We siblings have donated both these equipment in memory of our mother in the past years and it was as if Amma called out to me and said give a few more. She had to use a walker when she had knee surgery and only used a wheelchair in hospitals which she was very fond of visiting--she has had some seven major surgeries apart from cataracts on both eyes:)) Her indomitable spirit lives in us for all of us are rickety in terms of joints and limbs. But you wont find us sitting around and we are on the go all the time.

My mother was so many things to us, the four siblings. She was also a great deal more to many other people. I am just sharing my thoughts with all of you and the lovely article in the NY Times that will find a resonance in all your minds.

Thursday, April 2, 2009

FAMILY VALUES AND TRADITIONS

Human birth is a rare privilege say the Hindu Shastras. It is the result of our punya karma, accumulated over several births. Human beings are also endowed with the unique capacity of “free will” that governs their actions. This makes them choose their path do things that benefit family and society or to do things contrary to the natural order.

Many Indians trace their birth to the lineage of a sage or gotra. This is a blood lineage that has lost its relevance with intra and inter-marriages. It is the patriarch or the matriarch of a family who establishes the values and traditions for all its members. This may include upholding dharma (interpreted as fairness and honesty in this case) following principles, love for learning and erudition, observance of tradition and culture, philanthropy, hospitality and conserving resources—monetary, interpersonal and intrapersonal.

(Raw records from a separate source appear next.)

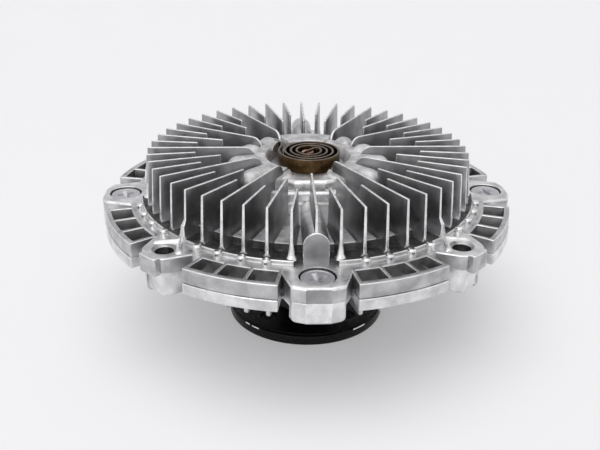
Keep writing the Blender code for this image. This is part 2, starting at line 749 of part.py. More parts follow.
def lug_holes(tools, for_cover):
    """Screw holes, counterbores and chamfered fan holes of one casting, as one cutter."""
    bm = bmesh.new()
    bottom = PARTING_HEIGHT - 2 * HOLE_LUG_DEPTH
    top = FLANGE_TOP + COVER_FLANGE
    shank = SCREW_SHANK_RADIUS + SEAT_GAP
    screw_hole = [(shank, SCREW_SEAT - SCREW_LENGTH - 2 * SEAT_GAP), (shank, top)]
    fan_hole = [(FAN_HOLE_RADIUS, bottom), (FAN_HOLE_RADIUS, top)]
    if for_cover:
        head = SCREW_HEAD_RADIUS + SEAT_GAP
        seat = SCREW_SEAT - SEAT_GAP
        screw_hole = [screw_hole[0], (shank, seat), (head, seat), (head, top)]
        flare = top - FLANGE_TOP + FAN_HOLE_CHAMFER
        fan_hole = [fan_hole[0], (FAN_HOLE_RADIUS, FLANGE_TOP - FAN_HOLE_CHAMFER),
                    (FAN_HOLE_RADIUS + flare, top)]
    for angle in lug_pitch_angles(True):
        add_bore(bm, toward(angle, SCREW_CIRCLE), screw_hole, HEAD_STEPS)
    for angle in lug_pitch_angles(False):
        add_bore(bm, toward(angle, HOLE_CIRCLE), fan_hole, HOLE_STEPS)
    return as_tool(finish_mesh(bm, "lug_holes_tool", tools))


def front_cover(parts, tools):
    """The cast front cover with its fins, cells, lugs, hub and lobes."""
    bore = VALVE_SHAFT_RADIUS + SHAFT_RUNNING_GAP
    land = PARTING_HIGH + RESERVOIR_LAND_DROP
    profile = [
        (COLLAR_RING_RADIUS, COLLAR_TOP),
        (COLLAR_RING_RADIUS, COVER_FLOOR),
        (DRUM_RADIUS, COVER_FLOOR),
        (DRUM_RADIUS, DECK_TOP),
        (DECK_STEP_RADIUS, DECK_TOP),
        (DECK_STEP_RADIUS, FLANGE_TOP),
        (FLANGE_RING_RADIUS, FLANGE_TOP),
        (FLANGE_RING_RADIUS, PARTING_HIGH),
        (CAVITY_RADIUS, PARTING_HIGH),
        (CAVITY_RADIUS, land),
        (RESERVOIR_RADIUS, land),
        (RESERVOIR_RADIUS, CEILING),
        (HUB_RECESS_RADIUS, CEILING),
        (HUB_RECESS_RADIUS, CEILING + HUB_RECESS_RISE),
        (VALVE_BOSS_RADIUS, CEILING + HUB_RECESS_RISE),
        (VALVE_BOSS_RADIUS, CEILING - VALVE_BOSS_DROP),
        (bore, CEILING - VALVE_BOSS_DROP),
        (bore, COLLAR_TOP),
    ]
    cover = turned("front_cover", profile, parts)
    boolean(cover, rivet_holes(tools), "DIFFERENCE")
    boolean(cover, cover_segments(tools), "UNION")
    boolean(cover, cover_lugs(tools), "UNION")
    weld(cover)
    boolean(cover, lug_holes(tools, True), "DIFFERENCE")
    boolean(cover, deck_notches(tools), "DIFFERENCE")
    boolean(cover, cover_cells(tools), "DIFFERENCE")
    weld(cover)
    boolean(cover, front_fins(tools), "UNION")
    boolean(cover, screw_ridges(tools), "UNION")
    boolean(cover, ejector_studs(tools), "UNION")
    boolean(cover, hub_block(tools), "UNION")
    boolean(cover, hub_ring(tools), "UNION")
    boolean(cover, back_block(tools), "UNION")
    boolean(cover, hub_lobes(tools), "UNION")
    boolean(cover, coil_slot(tools), "DIFFERENCE")
    weld(cover)
    return cover


def rivet_holes(tools):
    """The holes for the separator plate's rivets, as one cutter."""
    bm = bmesh.new()
    top = PLATE_TOP + RIVET_GRIP + SEAT_GAP
    for angle in rivet_angles():
        centre = toward(angle, RIVET_CIRCLE)
        add_cylinder(bm, centre, RIVET_SHANK_RADIUS + SEAT_GAP, CASE_FLOOR, top, 10)
    return as_tool(finish_mesh(bm, "rivet_holes_tool", tools))


def rivet_angles():
    """Angles of the separator plate's rivets, between the screw lugs."""
    pitch = 360.0 / PLATE_RIVET_COUNT
    return [RIVET_ANGLE + index * pitch for index in range(PLATE_RIVET_COUNT)]


def land_centres():
    """Radii of the rotor's ring lands, from the rim inwards."""
    outermost = ROTOR_RADIUS - LAND_WIDTH / 2
    return [outermost - index * LAND_PITCH for index in range(LAND_COUNT)]


def labyrinth_floor():
    """Profile points of the case's ring lands, from the cavity wall inwards."""
    top = CASE_FLOOR + LAND_DEPTH
    half = LAND_PITCH / 2 - LAND_WIDTH / 2 - LABYRINTH_GAP
    points = []
    for centre in land_centres():
        middle = centre - LAND_PITCH / 2
        points += [(middle + half, CASE_FLOOR), (middle + half, top)]
        points += [(middle - half, top), (middle - half, CASE_FLOOR)]
    return points


def rear_fins(tools):
    """The rear case's cooling fins, as one tool."""
    bm = bmesh.new()
    bottom = CASE_UNDERSIDE - REAR_FIN_DEPTH
    rise = CASE_UNDERSIDE + FIN_ROOT_BITE
    corner = (FIN_RADIUS - REAR_FIN_CORNER, bottom + REAR_FIN_CORNER)
    outline = [(CASE_HUB_RADIUS - FIN_ROOT_BITE, bottom)]
    outline += arc(corner, REAR_FIN_CORNER, 270, 360, 1)
    outline += [(FIN_RADIUS, CASE_FLANGE_BOTTOM + FIN_ROOT_BITE)]
    outline += [(DRUM_RADIUS - FIN_ROOT_BITE, CASE_FLANGE_BOTTOM + FIN_ROOT_BITE)]
    outline += [(DRUM_RADIUS - FIN_ROOT_BITE, rise), (CASE_HUB_RADIUS - FIN_ROOT_BITE, rise)]
    for index in range(FIN_COUNT):
        radial_plate(bm, outline, lambda height: REAR_FIN_HALF, index * 360.0 / FIN_COUNT)
    return as_tool(finish_mesh(bm, "rear_fins_tool", tools))


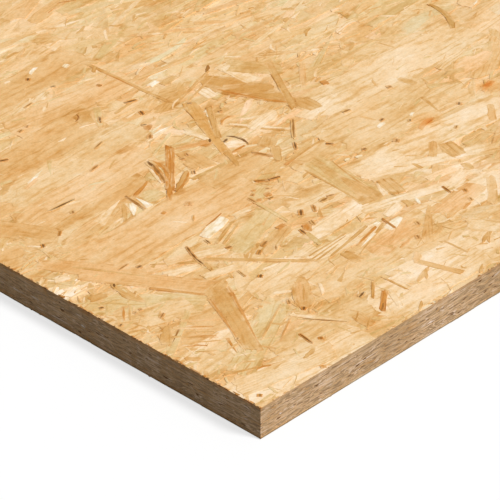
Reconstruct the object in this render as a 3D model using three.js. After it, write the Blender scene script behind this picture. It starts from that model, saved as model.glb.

The problem arises when the head of the family has an overpowering personality and dislikes losing power and omits to facilitate the transition smoothly. They do not plan a proper line of succession, not only monetarily but also to carry on the traditions and values. A modification in these values and traditions do take place in the changing generations. New and better ones may take their place or they could be eroded.

Many of the younger generation bask in the glory of their ancestors for all the wrong reasons and lead a shadow existence without building up on the base already established. They fail to develop their own identity and do not recognize that their birth in a family is Eswara prasada or a divine gift. In many families, with the break up of the joint family system the observance of traditions and upholding values is becoming more and more difficult. Migration, distances, lack of the proper infrastructure is leading to what is being called simplification in rituals and rites. On the other hand there are some people who go to a great extent to keep the home atmosphere alive in spite of physical difficulties. Festivals, rituals are observed and traditions passed on to a new generation.

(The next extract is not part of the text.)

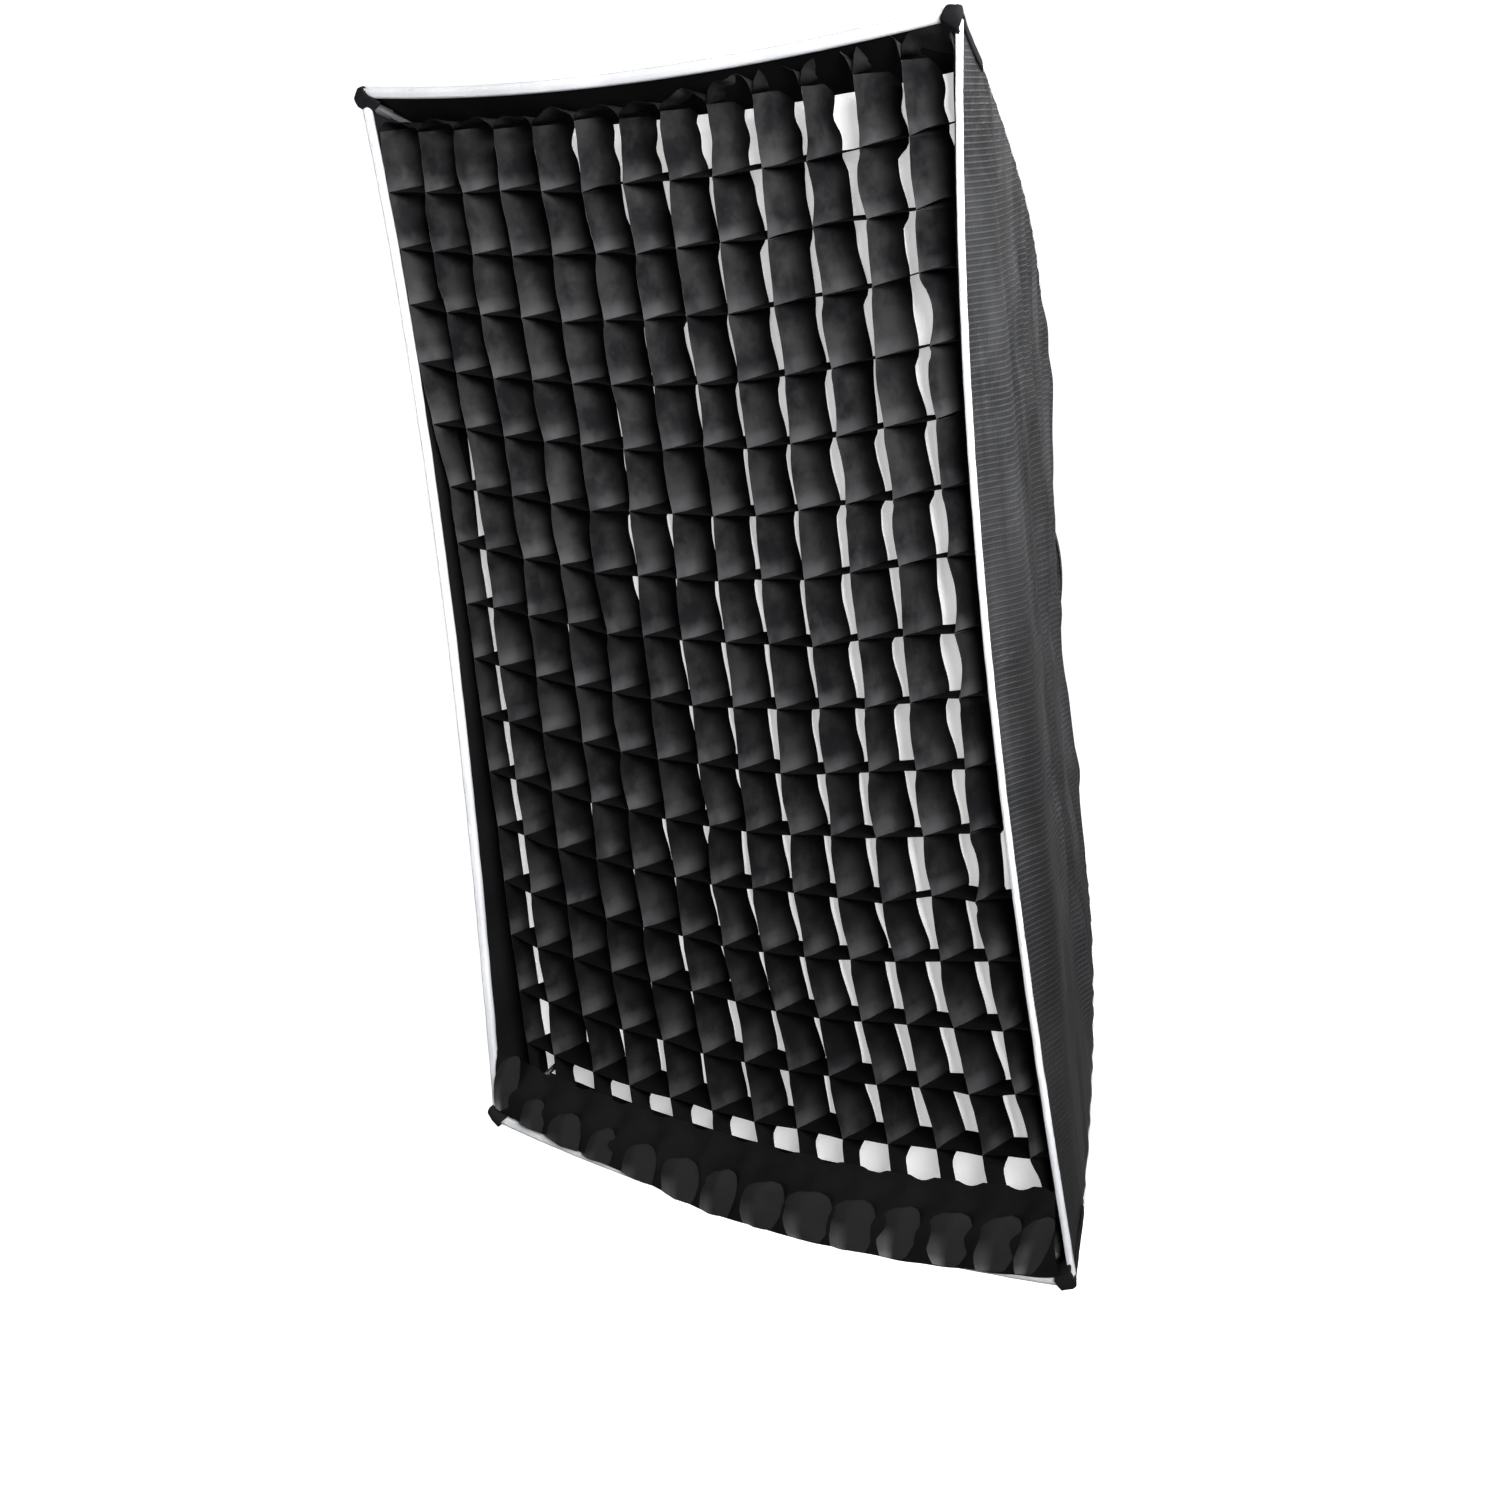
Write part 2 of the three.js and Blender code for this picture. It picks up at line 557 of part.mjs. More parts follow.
makeBayonetRing();
makeRetainingRing();
makeFrictionWasher();
makeHubHousing();
makeLockLever();
CORNERS.forEach(makeCornerAssembly);
makeShellPanels();
makeRimBindings();
makeLoopTapes();
makeSheets();
makeGrid();

export default softbox;
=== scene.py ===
import json
import math

import bpy
import numpy as np
from mathutils import Matrix, Vector, noise


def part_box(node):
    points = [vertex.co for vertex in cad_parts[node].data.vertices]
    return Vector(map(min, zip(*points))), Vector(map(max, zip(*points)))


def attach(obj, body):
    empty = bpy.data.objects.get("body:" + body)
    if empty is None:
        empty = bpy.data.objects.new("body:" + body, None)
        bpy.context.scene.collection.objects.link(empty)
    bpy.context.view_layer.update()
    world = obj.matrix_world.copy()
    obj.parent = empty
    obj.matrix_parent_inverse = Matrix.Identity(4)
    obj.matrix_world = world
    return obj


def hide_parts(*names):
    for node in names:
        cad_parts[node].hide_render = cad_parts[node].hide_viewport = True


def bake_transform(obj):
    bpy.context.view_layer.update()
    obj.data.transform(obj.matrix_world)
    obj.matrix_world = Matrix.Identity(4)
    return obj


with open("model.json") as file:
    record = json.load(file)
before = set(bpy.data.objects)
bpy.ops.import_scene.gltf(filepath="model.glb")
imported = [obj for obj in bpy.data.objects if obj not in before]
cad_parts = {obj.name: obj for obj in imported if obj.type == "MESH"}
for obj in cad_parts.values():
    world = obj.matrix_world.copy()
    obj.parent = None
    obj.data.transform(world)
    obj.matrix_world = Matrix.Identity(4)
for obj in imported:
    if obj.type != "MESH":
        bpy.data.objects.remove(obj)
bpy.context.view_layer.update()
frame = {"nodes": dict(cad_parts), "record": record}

# ---- Places taken from the frame ---------------------------------------------------------
SHELL_LOW, SHELL_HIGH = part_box("shell_panel_top")
RIM_Y = SHELL_LOW.y
HALF_W = SHELL_HIGH.x + 0.0005
HALF_H = SHELL_HIGH.z
NECK_R = 0.0866                     # radius of the shell where the neck collar holds it
NECK_Y = SHELL_HIGH.y
CORNER_RHO = math.hypot(HALF_W, HALF_H)
UX, UZ = HALF_W / CORNER_RHO, HALF_H / CORNER_RHO
NECK_BLEND = 0.2                    # share of the seam over which the round neck turns rectangular
SEAM = [(NECK_R, NECK_Y), (0.270, -0.040), (CORNER_RHO, RIM_Y)]     # Bezier points of a rod seam
GRID_FRONT_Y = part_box("egg_crate_grid")[0].y
BAFFLE_LOW, BAFFLE_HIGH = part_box("inner_baffle")
COLUMNS, ROWS = 13, 18
CORNERS = {"top_right": (1, 1), "top_left": (-1, 1), "bottom_left": (-1, -1), "bottom_right": (1, -1)}
SIDES = ("right", "top", "left", "bottom")
MOUTH_DEPTH = 0.048                 # black-lined mouth in front of the diffuser
ROW_PITCH = 0.0495                  # height of the grid's cells
LOBE_CELL = 0.04                    # length that one lobe takes in its UVs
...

However values may be difficult to observe and sustain in a particular environment. Take vegetarianism or abstaining from liquor. In modern times these traditions are losing their importance. Of course, when people become older, the call of roots and family traditions become stronger and these practices are dusted and resurrected.

Only when an individual lives and follows traditions and values with an open mind, does the family background become meaningful. Claims of birth merely establish monetary or situational superiority. When we understand and apply a particular ‘value’, it becomes easy to observe with all its merit in daily lives.